In this particular case, the Northern pikeminnow is a “trash” fish no one wants unless you are catching them for bounty (they love to eat salmon smolt and they will pay you to catch and keep). So, naming this fish the Squawfish is even more offensive.
There are Squaw peaks, Squaw Creek, etc that are being renamed as well, and while I am for this renaming, I don’t see the underlying named item to be thought of as a lower peak/creek/etc.
Yeah I’m fine with changing that (so future species are not named that way), though not for going back and changing the ones that are already in the wild (literally).
This thread reminds of an episode of Radiolab that was playing just this weekend (I think it was Radiolab… whatever OPB plays on Saturday evenings). The bit of the segment I heard discussed how body parts are often named after people, mostly white males, and this included female body parts such as the fallopian tubes (named after Gabriele Falloppio).

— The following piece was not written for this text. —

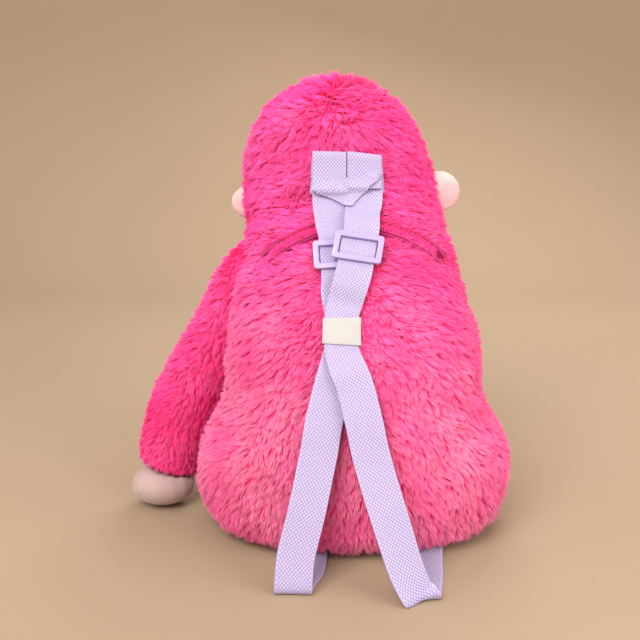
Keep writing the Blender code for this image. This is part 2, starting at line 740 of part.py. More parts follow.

One of the hosts on the radio program said it was kind of like her body parts had been colonized by these names, which I thought was an interesting take.
Oddly, afaik, none are, In fact their scientific names have nothing to do with Darwin
. They are most commonly called Galapagos finches, and they probably arent actually finches- maybe more like tanagers… Darwin did collect them first, mind you.
Nor did Darwin use them or recognize them as an example of his theory. The name wasnt popular until 1947.
Only due to finding the species was mis named- such as there was an earlier description and name, or they have discovered (as with the Big Cats- once Felis now Panthera) etc. For scientific reasons only.
Which is why many of the names that were popularized like Eohippus- now Hyracotherium, and Brontosaurus, which was then called Apatosaurus, but then they found there really was a Bronto.
AFAIK, they have never changed a scientific name just to make it more PC.
Nope, Not in 1933. Hitler was even Times man of the year in 1938.
In 1933 most of the world admired Hitler. They voted to hold the Olympics in 1936 in Hitler’s Germany.
How can you tells a members religion by what they give you there? religions are not listed. And the brazilian member Paulo Lucinda is latino, Not to mention the member from Portugal- Luis M. P. Ceríaco, or from Argentina- Cristina Luisa Scioscia.
That would mean renaming hundreds of thousands of species. Many are obscure, such as this one. As a person who has his degree in the Life sciences, this idea is ridiculous.
Sure, but its real name is Ptychocheilus oregonensis . Its name is not “squawfish”, thats just what some people call it.
Who was the first person to scientifically describe it. That is how many body parts are named. Are you saying we should not honor that pioneering anatomist just becuase he is male?